Lenders, predominately UK banks, have already taken big hits on £1.6bn of syndicated loans following UK services company Carillion’s (CLLN.L) liquidation in January, and have limited capacity to absorb more losses.
“I think UK banks have already used up their budget for provisioning in the first quarter of the year. They need a safe ride now – a couple more hits and they will turn the tap off,” a banker said.
As lenders continue to provision for potential losses, any further distress on the high street in the second half of the year could cause banks to shut up shop and stop lending as they reassess their exposure to the troubled retail sector.
“If there are any more default type situations there will be a serious shutdown (in lending) to the high street. Banks can absorb these losses so far, but much more and lending could fall off a cliff,” the first banker said.
A second banker agreed: “I think most people will stay away (from high street lending) – both funds and banks.”
HIGH STREET SLUMP
The UK high street has been hit by several factors including a fall in consumer demand powered by a move to online shopping, high rents and over expansion in the last decade.
“A combination of factors will continue to wreak havoc on the high street for at least another year,” a third banker said.
Mothercare has a £62.5m revolving credit facility from HSBC and Barclays, comprising a £50m tranche maturing in May 2020 and a £12.5m tranche maturing in November 2018, according to data from Thomson Reuters LPC.
On Thursday Mothercare said it would close 50 more stores and ask shareholders for £28m in an equity raise. In addition the firm said it has also secured revised committed debt facilities of £67.5m, £8m of new shareholder loans and a new debtor backed facility of up to £10m pounds from a trade partner.
Other names facing problems are Prezzo, Carpetright and department store chain House of Fraser, which all have outstanding bank loans, according to the data.
Private equity firm TPG acquired Prezzo in 2014, backed with a £155m leveraged loan financing, comprising a £130m term loan and a £25m revolving credit facility arranged by Barclays and Jefferies.
Carpetright has a £45m revolving credit facility which matures at the end of July 2019 and annually renewable overdraft facilities of £7.5m in the UK and €2.4m in the rest of Europe. National Westminster Bank is the company’s principal banker.
The company has agreed a £15m interim loan from Meditor European Master Fund ahead of an equity raise, which a company spokesperson said was set to launch imminently, and extends the maturity of the £45m revolver to the end of 2019.
House of Fraser has a £125m term loan and a £100m revolver both maturing in July, provided by HSBC and Industrial and Commercial Bank of China. House of Fraser is planning to raise £70m in a private placement of shares with Hong Kong-based retailer C.banner (1028.HK).
House of Fraser and TPG declined to comment.
Banks’ exposure to these names is relatively small, but could push lenders over provisioning limits combined with losses already taken after Carillion’s collapse.

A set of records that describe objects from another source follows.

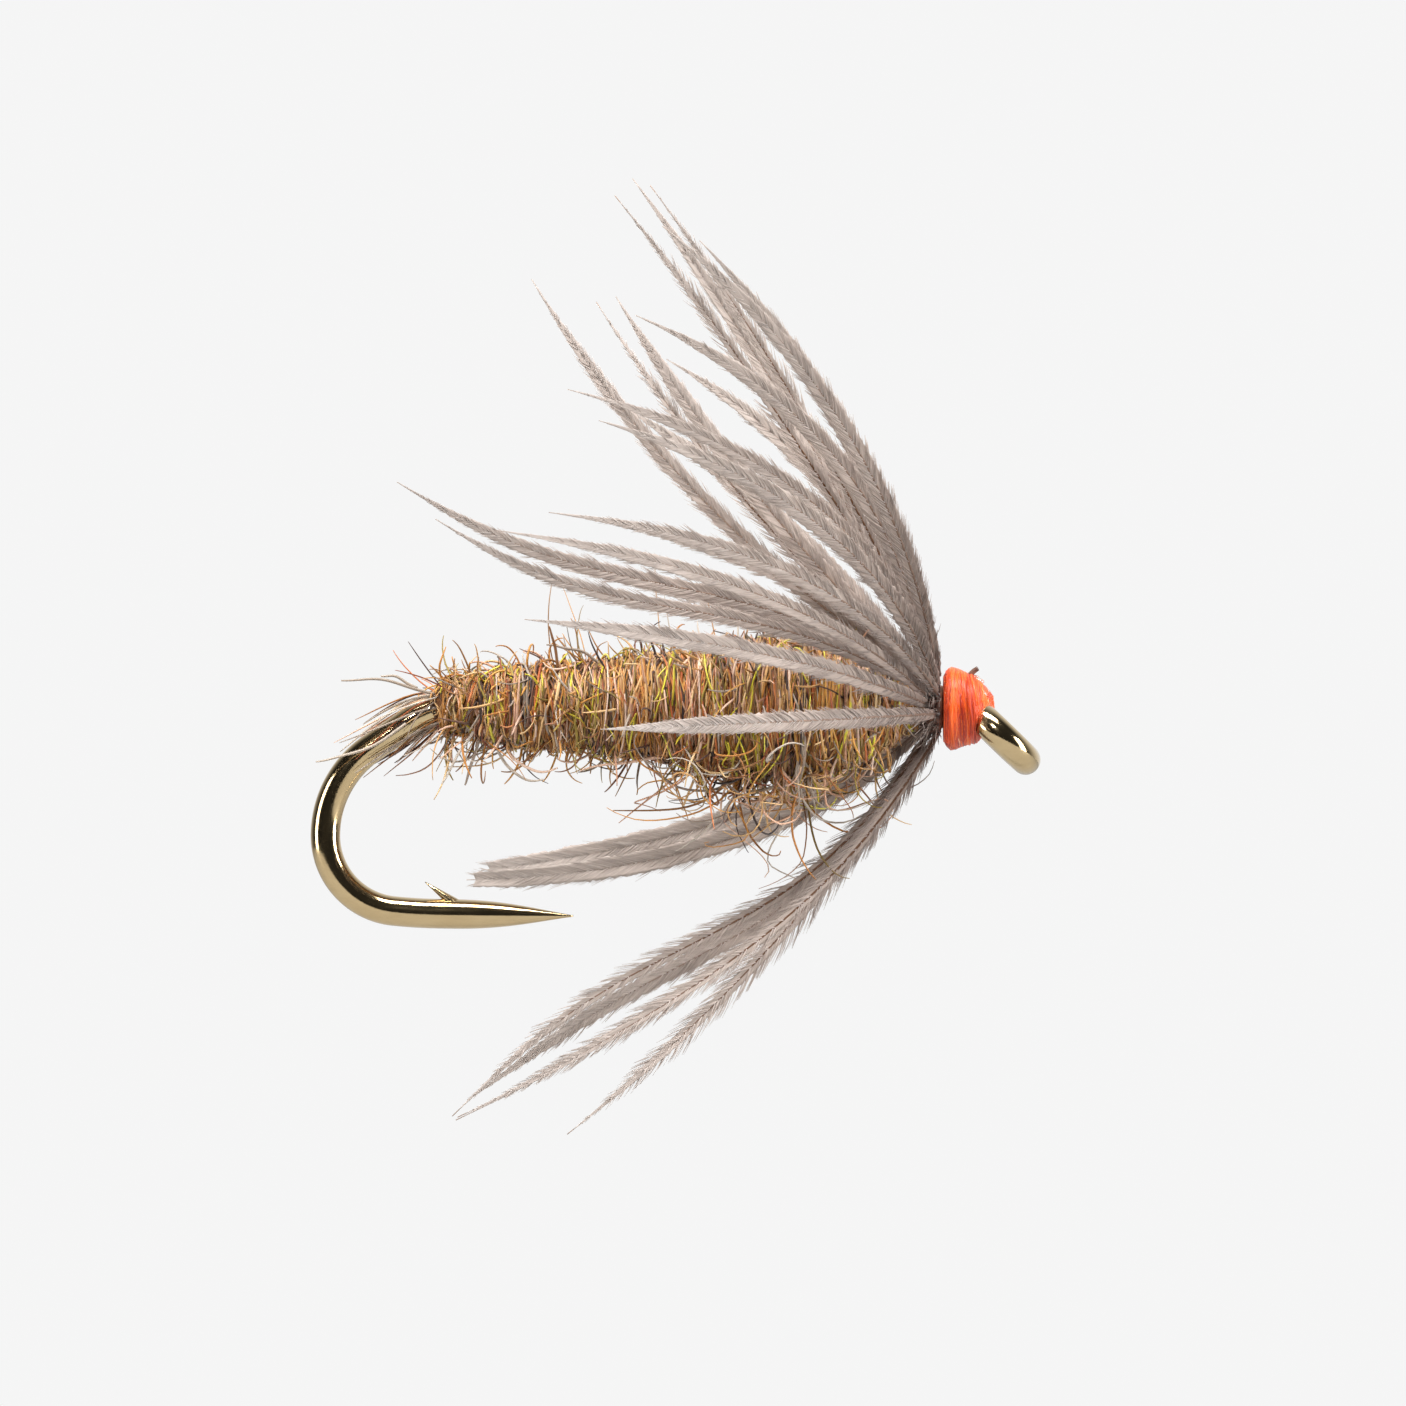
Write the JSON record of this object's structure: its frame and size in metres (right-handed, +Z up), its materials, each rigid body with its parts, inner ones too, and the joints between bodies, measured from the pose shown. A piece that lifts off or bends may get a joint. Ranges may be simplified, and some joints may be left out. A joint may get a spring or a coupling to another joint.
{
  "type": "soft-hackle fishing fly",
  "caption": "Artificial fishing fly: bronze hook with a turned-down eye, dubbed fur body, orange thread head and swept-back soft feather fibres.",
  "frame": {"origin": "centre of the hole in the hook's eye", "axes": "+X toward the eye end along the shank, -X toward the bend, +Z up, hook point below; the hook lies in the XZ plane"},
  "size_m": [0.013, 0.0152, 0.0171],
  "materials": {
    "hook_bronze": "polished bronze lacquer",
    "thread": "waxed, glossy",
    "dubbing": "shaggy fur",
    "guard_hair": "matte",
    "flash": "satin",
    "stem": "satin",
    "hackle": "soft, slightly translucent"
  },
  "bodies": {
    "fly_body": {"hook": "hook_bronze", "thread_underwrap": "thread", "dubbing_abdomen": "dubbing", "dubbing_thorax": "dubbing", "guard_hairs_top": "guard_hair", "guard_hairs_under": "guard_hair", "flash_fibres": "flash", "tail_fibres": "guard_hair", "thread_collar": "thread", "thread_nose": "thread", "hackle_stem_end": "stem", "hackle_stem_turns": "stem"},
    "hackle_side": {"hackle_fibre_01": "hackle", "hackle_fibre_02": "hackle"},
    "hackle_side_upper": {"hackle_fibre_03": "hackle", "hackle_fibre_04": "hackle"},
    "hackle_over_body": {"hackle_fibre_05": "hackle", "hackle_fibre_07": "hackle"},
    "hackle_shoulder": {"hackle_fibre_06": "hackle", "hackle_fibre_08": "hackle"},
    "hackle_top_near": {"hackle_fibre_09": "hackle", "hackle_fibre_10": "hackle", "hackle_fibre_11": "hackle"},
    "hackle_top": {"hackle_fibre_12": "hackle", "hackle_fibre_13": "hackle", "hackle_fibre_14": "hackle"},
    "hackle_top_rear": {"hackle_fibre_15": "hackle", "hackle_fibre_16": "hackle", "hackle_fibre_17": "hackle"},
    "hackle_top_far": {"hackle_fibre_18": "hackle", "hackle_fibre_19": "hackle"},
    "hackle_far_upper": {"hackle_fibre_20": "hackle", "hackle_fibre_21": "hackle"},
    "hackle_far_side": {"hackle_fibre_22": "hackle", "hackle_fibre_23": "hackle"},
    "hackle_far_lower": {"hackle_fibre_24": "hackle", "hackle_fibre_25": "hackle"},
    "hackle_throat_far": {"hackle_fibre_26": "hackle", "hackle_fibre_27": "hackle", "hackle_fibre_28": "hackle"},
    "hackle_throat_near": {"hackle_fibre_29": "hackle", "hackle_fibre_30": "hackle"}
  },
  "joints": [
    {"name": "hackle_side_sweep", "type": "hinge", "parent": "fly_body", "child": "hackle_side", "pos_m": [-0.00122, -0.00048, 0.00049], "axis": [0, -0.0958, -0.9954], "range_deg": [-5.73, 10.73], "stiffness_Nm_per_rad": 0.000005},
    {"name": "hackle_side_upper_sweep", "type": "hinge", "parent": "fly_body", "child": "hackle_side_upper", "pos_m": [-0.00122, -0.00045, 0.00071], "axis": [0, -0.454, -0.891], "range_deg": [-4.83, 9.04], "stiffness_Nm_per_rad": 0.000005},
    {"name": "hackle_over_body_sweep", "type": "hinge", "parent": "fly_body", "child": "hackle_over_body", "pos_m": [-0.00131, -0.00035, 0.00087], "axis": [0, -0.7071, -0.7071], "range_deg": [-1.61, 3.01], "stiffness_Nm_per_rad": 0.000005},
    {"name": "hackle_shoulder_sweep", "type": "hinge", "parent": "fly_body", "child": "hackle_shoulder", "pos_m": [-0.00113, -0.00036, 0.00085], "axis": [0, -0.682, -0.7314], "range_deg": [-6.09, 11.41], "stiffness_Nm_per_rad": 0.000005},
    {"name": "hackle_top_near_sweep", "type": "hinge", "parent": "fly_body", "child": "hackle_top_near", "pos_m": [-0.00119, -0.00021, 0.00097], "axis": [0, -0.8802, -0.4746], "range_deg": [-8.4, 15.74], "stiffness_Nm_per_rad": 0.000005},
    {"name": "hackle_sweep", "type": "hinge", "parent": "fly_body", "child": "hackle_top", "pos_m": [-0.00113, 0.00001, 0.00101], "axis": [0, -0.9986, -0.0523], "range_deg": [-8, 15], "stiffness_Nm_per_rad": 0.000005},
    {"name": "hackle_top_rear_sweep", "type": "hinge", "parent": "fly_body", "child": "hackle_top_rear", "pos_m": [-0.00131, 0.00011, 0.001], "axis": [0, -0.9769, 0.2136], "range_deg": [-6.11, 11.44], "stiffness_Nm_per_rad": 0.000005},
    {"name": "hackle_top_far_sweep", "type": "hinge", "parent": "fly_body", "child": "hackle_top_far", "pos_m": [-0.00122, 0.00032, 0.0009], "axis": [0, -0.809, 0.5878], "range_deg": [-6.87, 12.88], "stiffness_Nm_per_rad": 0.000005},
    {"name": "hackle_far_upper_sweep", "type": "hinge", "parent": "fly_body", "child": "hackle_far_upper", "pos_m": [-0.00122, 0.00043, 0.00076], "axis": [0, -0.4617, 0.887], "range_deg": [-4.88, 9.14], "stiffness_Nm_per_rad": 0.000005},
    {"name": "hackle_far_side_sweep", "type": "hinge", "parent": "fly_body", "child": "hackle_far_side", "pos_m": [-0.00122, 0.00048, 0.00054], "axis": [0, -0.0175, 0.9998], "range_deg": [-5.66, 10.6], "stiffness_Nm_per_rad": 0.000005},
    {"name": "hackle_far_lower_sweep", "type": "hinge", "parent": "fly_body", "child": "hackle_far_lower", "pos_m": [-0.00122, 0.00043, 0.00032], "axis": [0, 0.4848, 0.8746], "range_deg": [-3.34, 6.25], "stiffness_Nm_per_rad": 0.000005},
    {"name": "hackle_throat_far_sweep", "type": "hinge", "parent": "fly_body", "child": "hackle_throat_far", "pos_m": [-0.00125, 0.00009, 0.00006], "axis": [0, 0.9967, 0.0814], "range_deg": [-3.97, 7.43], "stiffness_Nm_per_rad": 0.000005},
    {"name": "hackle_throat_near_sweep", "type": "hinge", "parent": "fly_body", "child": "hackle_throat_near", "pos_m": [-0.00113, -0.00011, 0.00006], "axis": [0, 0.9833, -0.1822], "range_deg": [-4.87, 9.13], "stiffness_Nm_per_rad": 0.000005}
  ],
  "couplings": [
    {"joint": "hackle_side_sweep", "follows": "hackle_sweep", "ratio": 0.715},
    {"joint": "hackle_side_upper_sweep", "follows": "hackle_sweep", "ratio": 0.602},
    {"joint": "hackle_over_body_sweep", "follows": "hackle_sweep", "ratio": 0.2},
    {"joint": "hackle_shoulder_sweep", "follows": "hackle_sweep", "ratio": 0.76},
    {"joint": "hackle_top_near_sweep", "follows": "hackle_sweep", "ratio": 1.049},
    {"joint": "hackle_top_rear_sweep", "follows": "hackle_sweep", "ratio": 0.762},
    {"joint": "hackle_top_far_sweep", "follows": "hackle_sweep", "ratio": 0.858},
    {"joint": "hackle_far_upper_sweep", "follows": "hackle_sweep", "ratio": 0.609},
    {"joint": "hackle_far_side_sweep", "follows": "hackle_sweep", "ratio": 0.706},
    {"joint": "hackle_far_lower_sweep", "follows": "hackle_sweep", "ratio": 0.416},
    {"joint": "hackle_throat_far_sweep", "follows": "hackle_sweep", "ratio": 0.495},
    {"joint": "hackle_throat_near_sweep", "follows": "hackle_sweep", "ratio": 0.608}
  ]
}
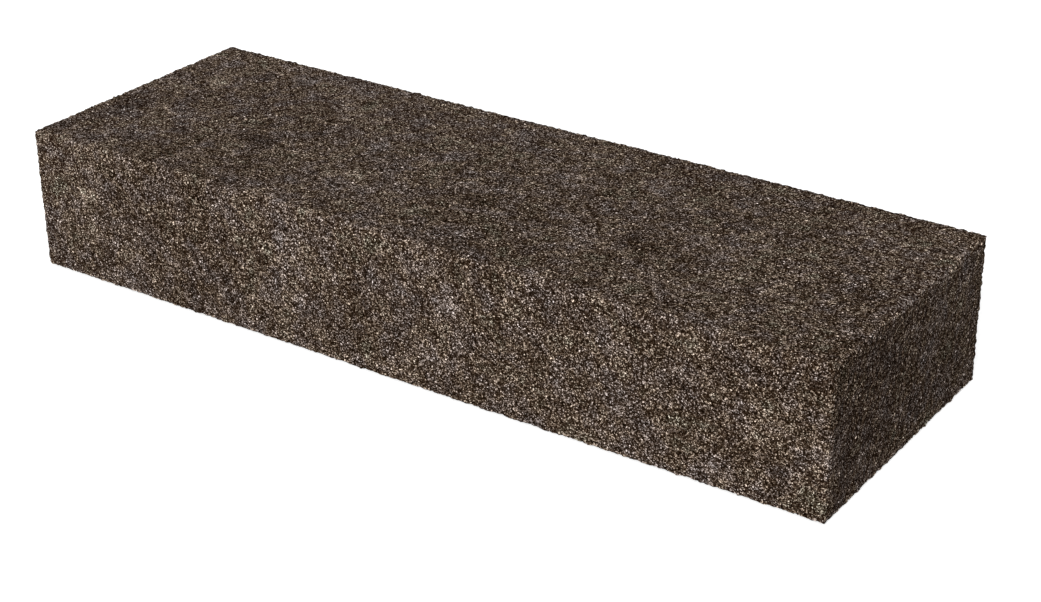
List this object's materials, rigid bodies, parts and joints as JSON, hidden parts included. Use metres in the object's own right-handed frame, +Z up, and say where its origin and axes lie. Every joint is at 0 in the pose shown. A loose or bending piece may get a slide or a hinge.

Five UK banks took heavy losses and provisions on loans to Carillion following its liquidation in January. Royal Bank of Scotland, HSBC, Santander, Lloyds and Barclays were among the most heavily exposed after providing £140m of emergency loans to the company in September 2017 and were also lenders on a £790m revolving credit facility.
Those two loans made up the bulk of Carillion’s £1.6bn of committed debt facilities at the time of collapse. Barclays had further exposure after providing one of two bilateral loans totalling £45m with Germany’s Helaba Bank.
Six banks, including RBS, HSBC, Santander and Lloyds, also provided another £350m of early prepayment facilities to Carillion’s operating company.
The situation is exacerbated by the uncertainty around Brexit and what this will mean for UK PLC in general.
“There is a serious amount of uncertainty around UK PLC and its prospects post Brexit – there is a lot of underplayed caution,” the first banker said.
The Bank of England is now asking UK banks for monthly reports on their lending to UK companies and is seeking additional information on general forward looking market trends and conditions for the sector from banks’ front offices, he said.
Private debt funds could potentially provide an alternative source of finance for struggling high street businesses but are now also more cautious about lending to the high street.
Many of these funds have historically steered away from highly cyclical high street retailing, but those that did invest have experienced problems in recent months.
US financial services group Wells Fargo is facing issues with a £10.7m loan to Rutland-owned electronic goods retailer Maplin, which began liquidation proceedings earlier this year.
Meanwhile the private banking and asset management firm LGT has run into problems with online furniture store sofa.com, after funding its acquisition by private equity firm CBPE in 2015.
“It is a tough sector,” said one manager. “Most will stay away because of the risks.”
Rutland Partners and sofa.com could not be reached for comment.